STUDIOTAMAT, Roma’nın Trastevere semtinin kalbindeki, 19. yüzyıl sonlarından kalma bir binanın avlusuna gizlenmiş bir yapıya yeniden hayat verdi. Bir zamanlar eski tren istasyonunun bekçi evi —ya da kime sorduğunuza bağlı olarak mahalle doktorunun muayenehanesi— olan bu unutulmuş yapı, iki kişi için rafine bir kent sığınağına dönüştürüldü.
Fotoğraflar: Serena Eller
Toplam 80 metrekarelik alan üç kompakt katmana yayılıyor ve yemyeşil bir terasa ulaşıyor. Proje, yapının en karakteristik unsurlarını özenle koruyarak başladı. Ön verandanın yumuşak yeşil, pembe ve sarı tonlarında zarif katedral camlarıyla birlikte restore edilmesi, hem zanaat hem de teknik hassasiyet gerektirdi.
Orijinal ritim ve renk paleti korunarak, çerçeve çelik ve güneş kontrol camı ile yeniden inşa edildi. Evi verandadan ayıran eski Fransız kapısı kaldırılarak bu alan iç mekâna entegre edildi; böylece yaşam alanı genişletildi ve gün boyunca tonları yavaşça değişen doğal ışıkla doldu.
İç mekânda yapılan müdahale, önceden dar bir spiral merdivenle bölünmüş olan planın yeniden düzenlenmesine ve mekân algısına odaklanıyor. Tasarım, jest olarak radikal ama uygulamada hassas: mini mutfağın verandanın yanına taşınmasıyla, kestane ağacından yapılan dikkat çekici bir alternatif basamaklı merdiven için alan açıldı. Bu merdivenin ilk basamağı, Verde Alpi mermeriyle kaplanarak, altındaki özel kitaplığın heykelsi bir tabanı haline geldi. Yakındaki aynalı kestane dolap ise çamaşır alanını gizliyor ve açıklık hissini artırıyor.
Yüksek tavanlı pencereyle çevre bahçelere bakan oturma odası, Munari’nin ikonik Falkland sarkıt lambalarıyla sessiz bir uyum içinde yeni bir derinlik kazanıyor. Üst dolaplardan arındırılan özel yapım mutfak, Verde Alpi mermeri tezgâh ve siyahtan terakotaya doğru geçişli çekmeceleriyle tanımlanıyor. Bu geçiş, orijinal ve özenle korunmuş terakota zeminlerle görsel bir uyum sağlıyor.
Zemin katta bu güçlü renk bloğu, bir yanda buzdolabı ve kiler, diğer yanda gizli bir lavabo alanıyla mekânı organize ediyor.
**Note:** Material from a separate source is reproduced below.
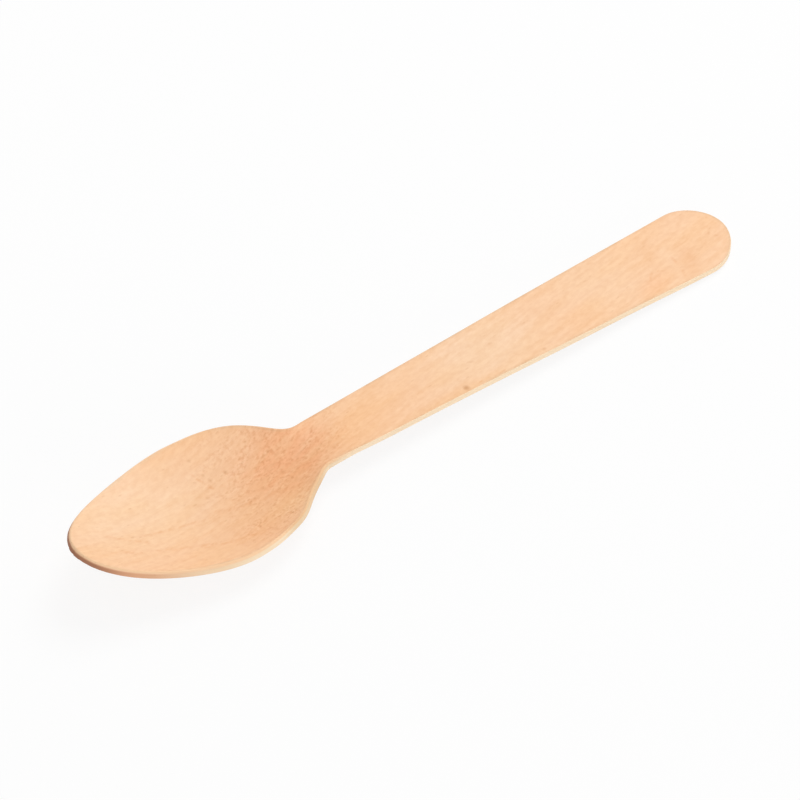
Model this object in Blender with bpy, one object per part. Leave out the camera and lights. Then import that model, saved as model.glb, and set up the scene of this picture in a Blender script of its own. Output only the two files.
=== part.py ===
"""Disposable spoon, pressed from one piece of birch veneer.

Metres, +Z up. The blank is cut from flat veneer and pressed hot between two dies, which sink the
bowl and turn its tip up, while the handle stays flat. The spoon lies along X with its tip at -X,
as it comes to rest on a table: on the underside of its bowl and on the end of its handle.
"""
import math

import bpy
import numpy as np

# Outline of the blank, seen from above. Distances along the spoon start at the tip.
LENGTH = 0.160
BOWL_WIDTH = 0.0319
WIDEST_FROM_TIP = 0.0316
NECK_FROM_TIP = 0.0568
NECK_WIDTH = 0.0116
HANDLE_WIDTH = 0.0172
HANDLE_END_LENGTH = 0.0092

# Fullness of each curve of the outline, as a share of the distance that it spans.
TIP_FULLNESS = 0.60
FRONT_FULLNESS = 0.24
BACK_FULLNESS = 0.71
NECK_FULLNESS = 0.235
END_FULLNESS = 0.52

# Section of the veneer.
VENEER_THICKNESS = 0.0016
EDGE_ROUND = 0.00025
EDGE_SEGMENTS = 2

# Pressed form, measured from the plane of the handle's top face.
BOWL_DEPTH = 0.0052
HOLLOW_PAST_NECK = 0.0065
HOLLOW_EASE = 1.4
TIP_RISE = 0.0067
TIP_CURL_LENGTH = 0.0306

# Mesh: points along each stretch of the outline, and strips across the spoon (an odd number).
FRONT_POINTS = 28
BACK_POINTS = 26
TROUGH_POINTS = 6
HANDLE_POINTS = 6
END_POINTS = 16
CURVE_SAMPLES = 400
STRIPS = 15

# Colour and gloss of bare birch.
BIRCH_COLOUR = (0.87, 0.55, 0.32, 1.0)
BIRCH_ROUGHNESS = 0.62

HOLLOW_LENGTH = NECK_FROM_TIP + HOLLOW_PAST_NECK
STRAIGHT_END = LENGTH - HANDLE_END_LENGTH
FLARE = (HANDLE_WIDTH - NECK_WIDTH) / 2 / (STRAIGHT_END - NECK_FROM_TIP)
TIP_REACH = TIP_FULLNESS * BOWL_WIDTH / 2
TIP_RADIUS = 1.5 * TIP_REACH ** 2 / (WIDEST_FROM_TIP * (1 - FRONT_FULLNESS))


def clear_scene():
    for obj in list(bpy.data.objects):
        bpy.data.objects.remove(obj, do_unlink=True)


def cubic(points, count):
    """Points on a cubic Bezier curve, without its last one."""
    start, leave, arrive, end = (np.array(point) for point in points)
    t = (np.arange(count) / count)[:, None]
    return ((1 - t) ** 3 * start + 3 * t * (1 - t) ** 2 * leave
            + 3 * t ** 2 * (1 - t) * arrive + t ** 3 * end)


def half_outline(front, back, trough, handle, end):
    """Distance from the tip and half width, along one side of the blank, for these point counts."""
    bowl_half = BOWL_WIDTH / 2
    neck_half = NECK_WIDTH / 2
    end_half = HANDLE_WIDTH / 2
    back_span = NECK_FROM_TIP - WIDEST_FROM_TIP
    neck_reach = NECK_FULLNESS * back_span
    end_reach = END_FULLNESS * HANDLE_END_LENGTH

    widest = (WIDEST_FROM_TIP, bowl_half)
    neck = (NECK_FROM_TIP, neck_half)
    shoulder = (STRAIGHT_END, end_half)
    front_curve = cubic([
        (0, 0),
        (0, TIP_REACH),
        (WIDEST_FROM_TIP * (1 - FRONT_FULLNESS), bowl_half),
        widest,
    ], front)
    back_curve = cubic([
        widest,
        (WIDEST_FROM_TIP + BACK_FULLNESS * back_span, bowl_half),
        (NECK_FROM_TIP - neck_reach, neck_half - FLARE * neck_reach),
        neck,
    ], back)
    end_curve = cubic([
        shoulder,
        (STRAIGHT_END + end_reach, end_half + FLARE * end_reach),
        (LENGTH, END_FULLNESS * end_half),
        (LENGTH, 0),
    ], end)
    along = np.concatenate([
        np.linspace(NECK_FROM_TIP, HOLLOW_LENGTH, trough, endpoint=False),
        np.linspace(HOLLOW_LENGTH, STRAIGHT_END, handle, endpoint=False),
    ])
    sides = np.column_stack([along, neck_half + FLARE * (along - NECK_FROM_TIP)])
    return np.vstack([front_curve, back_curve, sides, end_curve, [(LENGTH, 0)]])


def top_height(x, y):
    """Height of the pressed top face above the handle's plane.

    The tip curls up as the square of the distance into the curl. The hollow's depth follows a
    power of a half sine wave along the bowl, and falls off across it as a parabola to the rim.
    """
    fine = half_outline(*[CURVE_SAMPLES] * 5)
    half_width = np.interp(x, fine[:, 0], fine[:, 1])
    across = np.clip(np.abs(y) / np.maximum(half_width, EDGE_ROUND), 0, 1)
    curl = np.clip(1 - x / TIP_CURL_LENGTH, 0, 1)
    wave = np.sin(math.pi * np.clip(x / HOLLOW_LENGTH, 0, 1))
    hollow = BOWL_DEPTH * np.clip(wave, 0, 1) ** HOLLOW_EASE
    return TIP_RISE * curl ** 2 - hollow * (1 - across ** 2)


def face_sheet():
    """Vertices and faces of the top face: rings that shrink from the rim to the middle line.

    Every ring has the rim's points, pulled straight in towards the middle line. Round the tip and
    the handle's end they are pulled towards the centre of that curve. The innermost ring is
    closed by one strip of faces from side to side.
    """
    side = half_outline(FRONT_POINTS, BACK_POINTS, TROUGH_POINTS, HANDLE_POINTS, END_POINTS)
    far_side = side[-2:0:-1] * (1, -1)
    rim = np.vstack([side, far_side])
    focus_x = np.clip(rim[:, 0], TIP_RADIUS, STRAIGHT_END)
    focus = np.column_stack([focus_x, np.zeros(len(rim))])

    rings = (STRIPS + 1) // 2
    shares = 1 - 2 * np.arange(rings) / STRIPS
    plan = focus + shares[:, None, None] * (rim - focus)
    x, y = plan[..., 0].ravel(), plan[..., 1].ravel()
    vertices = np.column_stack([x, y, top_height(x, y)])

    count = len(rim)
    faces = []
    for ring in range(rings - 1):
        outer, inner = ring * count, (ring + 1) * count
        for i in range(count):
            j = (i + 1) % count
            faces.append((outer + j, outer + i, inner + i, inner + j))
    first = (rings - 1) * count
    half = count // 2
    faces.append((first, first + count - 1, first + 1))
    for i in range(1, half - 1):
        faces.append((first + i, first + count - i, first + count - i - 1, first + i + 1))
    faces.append((first + half - 1, first + half + 1, first + half))
    return vertices, faces


def birch():
    material = bpy.data.materials.new("birch_veneer")
    material.use_nodes = True
    surface = material.node_tree.nodes["Principled BSDF"]
    surface.inputs["Base Color"].default_value = BIRCH_COLOUR
    surface.inputs["Roughness"].default_value = BIRCH_ROUGHNESS
    surface.inputs["Metallic"].default_value = 0.0
    return material


def lay_down(spoon):
    """Tilts the spoon until bowl and handle end touch the table, then centres it over the origin.

    As the spoon tilts, a point of the handle's end comes down level with the bowl at the steepest
    of its lines to the bowl's points. The first point to do so stands on the table.
    """
    solid = spoon.evaluated_get(bpy.context.evaluated_depsgraph_get()).to_mesh()
    points = np.empty(len(solid.vertices) * 3)
    solid.vertices.foreach_get("co", points)
    points = points.reshape(-1, 3)
    bowl = points[points[:, 0] < NECK_FROM_TIP]
    handle = points[points[:, 0] > STRAIGHT_END]
    run = handle[:, None, 0] - bowl[None, :, 0]
    drop = handle[:, None, 2] - bowl[None, :, 2]
    tilt = math.atan((drop / run).max(axis=1).min())

    x = points[:, 0] * math.cos(tilt) + points[:, 2] * math.sin(tilt)
    z = points[:, 2] * math.cos(tilt) - points[:, 0] * math.sin(tilt)
    spoon.rotation_euler = (0, tilt, 0)
    spoon.location = (-(x.min() + x.max()) / 2, 0, -z.min())


def make_spoon():
    vertices, faces = face_sheet()
    mesh = bpy.data.meshes.new("spoon")
    mesh.from_pydata(vertices.tolist(), [], faces)
    mesh.shade_smooth()
    mesh.materials.append(birch())
    spoon = bpy.data.objects.new("spoon", mesh)
    bpy.context.collection.objects.link(spoon)

    thickness = spoon.modifiers.new("veneer", "SOLIDIFY")
    thickness.thickness = VENEER_THICKNESS
    thickness.offset = -1
    thickness.use_even_offset = True
    thickness.use_quality_normals = True

    edge = spoon.modifiers.new("eased edge", "BEVEL")
    edge.width = EDGE_ROUND
    edge.segments = EDGE_SEGMENTS
    edge.limit_method = "ANGLE"
    edge.angle_limit = math.radians(60)
    edge.harden_normals = True

    lay_down(spoon)
    return spoon


clear_scene()
make_spoon()
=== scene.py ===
# %% [markdown]
# # A disposable wooden spoon
#
# The object is one piece of birch veneer, cut to an outline and pressed hot between two dies.
# This script puts a finely made skin of the spoon around its measured model, gives it the look of
# bare sanded birch, and sets up a plain table, two lamps and a camera. The measured model comes
# first, because every size below has to agree with it.

import math

import bpy
import numpy as np
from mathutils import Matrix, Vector
from mathutils.bvhtree import BVHTree


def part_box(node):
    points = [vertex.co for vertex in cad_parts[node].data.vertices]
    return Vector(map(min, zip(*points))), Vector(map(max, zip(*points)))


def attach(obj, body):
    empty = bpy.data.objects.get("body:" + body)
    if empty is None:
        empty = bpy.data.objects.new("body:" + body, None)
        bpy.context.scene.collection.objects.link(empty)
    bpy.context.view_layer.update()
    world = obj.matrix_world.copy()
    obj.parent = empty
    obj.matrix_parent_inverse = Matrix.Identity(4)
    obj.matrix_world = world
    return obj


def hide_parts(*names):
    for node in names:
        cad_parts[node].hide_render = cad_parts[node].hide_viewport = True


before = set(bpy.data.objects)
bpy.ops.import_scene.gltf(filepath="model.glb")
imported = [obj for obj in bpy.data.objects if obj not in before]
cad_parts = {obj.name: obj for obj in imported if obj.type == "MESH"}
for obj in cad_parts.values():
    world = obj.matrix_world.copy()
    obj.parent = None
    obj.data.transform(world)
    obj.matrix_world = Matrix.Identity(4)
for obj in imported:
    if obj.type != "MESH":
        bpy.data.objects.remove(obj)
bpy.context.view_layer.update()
cad_low, cad_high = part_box("spoon")
print("measured model, mm:", [round(1000 * side, 1) for side in cad_high - cad_low])

# %% [markdown]
# ## The outline of the blank
#
# Seen from above, each side of the flat blank is four stretches: a curve from the tip to the
# widest line of the bowl, a curve from there through the shoulder into the neck, the straight
# flaring handle, and the round end. The sizes, in millimetres, say where these meet and how wide
# the spoon is there. The shares of fullness say how roundly each curve leaves and arrives.

# %% Sizes of the blank
LENGTH = 160.0
BOWL_WIDTH = 31.9
WIDEST_FROM_TIP = 31.6
NECK_FROM_TIP = 56.8
NECK_WIDTH = 11.6
HANDLE_WIDTH = 17.2
HANDLE_END_LENGTH = 9.2
TIP_FULLNESS = 0.60
FRONT_FULLNESS = 0.24
BACK_FULLNESS = 0.71
NECK_FULLNESS = 0.235
END_FULLNESS = 0.52
STRAIGHT_END = LENGTH - HANDLE_END_LENGTH
FLARE = (HANDLE_WIDTH - NECK_WIDTH) / 2 / (STRAIGHT_END - NECK_FROM_TIP)
TIP_REACH = TIP_FULLNESS * BOWL_WIDTH / 2
TIP_RADIUS = 1.5 * TIP_REACH ** 2 / (WIDEST_FROM_TIP * (1 - FRONT_FULLNESS))
print("radius at the very tip, mm:", round(TIP_RADIUS, 1))

# %% [markdown]
# ## Curves of the outline
#
# A die maker would draw the outline with a few curves. A cubic Bezier curve does that well: it
# needs only its two ends and two points that pull it, and it leaves and arrives exactly in the
# direction of those points, so neighbouring curves join without a kink. The straight handle
# needs no curve, because two points are enough.

# %% Half outline
CURVE_SAMPLES = 3000


def cubic(start, leave, arrive, end):
    """A cubic Bezier curve: the four points, weighted by (1-t)^3, 3t(1-t)^2, 3t^2(1-t) and t^3."""
    t = np.linspace(0, 1, CURVE_SAMPLES, endpoint=False)[:, None]
    points = [np.array(point, float) for point in (start, leave, arrive, end)]
    weights = [(1 - t) ** 3, 3 * t * (1 - t) ** 2, 3 * t ** 2 * (1 - t), t ** 3]
    return sum(weight * point for weight, point in zip(weights, points))


def fine_half_outline():
    """Distance from the tip and half width along one side, finely sampled."""
    bowl, neck, handle = BOWL_WIDTH / 2, NECK_WIDTH / 2, HANDLE_WIDTH / 2
    back_span = NECK_FROM_TIP - WIDEST_FROM_TIP
    neck_reach = NECK_FULLNESS * back_span
    end_reach = END_FULLNESS * HANDLE_END_LENGTH
    return np.vstack([
        cubic((0, 0), (0, TIP_REACH),
              (WIDEST_FROM_TIP * (1 - FRONT_FULLNESS), bowl), (WIDEST_FROM_TIP, bowl)),
        cubic((WIDEST_FROM_TIP, bowl), (WIDEST_FROM_TIP + BACK_FULLNESS * back_span, bowl),
              (NECK_FROM_TIP - neck_reach, neck - FLARE * neck_reach), (NECK_FROM_TIP, neck)),
        cubic((STRAIGHT_END, handle),
              (STRAIGHT_END + end_reach, handle + FLARE * end_reach),
              (LENGTH, END_FULLNESS * handle), (LENGTH, 0)),
        [(LENGTH, 0)],
    ])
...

Bu cesur renk bloğu üst katlara doğru devam ederek, ara katta ilerliyor ve en üst katta yer alan ana banyoyu tanımlıyor.
Cam döşeme panelleri katlar arası görünürlük sağlarken, alt bölgedeki aynalı paneller yansımaları yukarı yansıtarak mekânı görsel olarak genişletiyor ve mavi hacmi vurguluyor.
Çekmeceli baza ve entegre başlıklı özel yapım yatak, mutfaktaki renk geçişini yansıtarak katlar arasında görsel bütünlük sağlıyor. Ham demirden yapılmış, kiraz ağacı basamaklı ikinci bir spiral merdiven, yatak alanını üst kattaki stüdyo alanına bağlıyor ve mekânın heykelsi odak noktasını oluşturuyor.
Verandanın ritmini yansıtan şeffaf ve yivli panellerle oluşturulmuş cam bölme, banyoyu zarif bir şekilde ayırıyor: kapı, duş alanının arka planını oluştururken, Verde Alpi mermerden lavabosu camı yararak geçiyor ve ortak bir tezgâh yüzeyine dönüşüyor. Dışarıda ise teras, iki farklı yeşil tonunda sıkıştırılmış taş döşemeyle çevre yeşilliğine karışıyor ve genel renk paletini yansıtıyor.
Roma’nın karakter dolu mahallelerinden birinde, bu zarif müdahale Trastevere’nin sessiz cazibesini yakalıyor. Tıpkı semtin kendisi gibi —mütevazı cephelerin ardında gizli hazinelerin bulunduğu— bu proje de unutulmuş bir evin örtülü güzelliğini ortaya çıkarıyor. Hafızayı malzemeyle, tarihi çağdaş bir hassasiyetle birleştiren STUDIOTAMAT, derinlemesine köklü ama çarpıcı şekilde modern bir kent sığınağı yaratmış.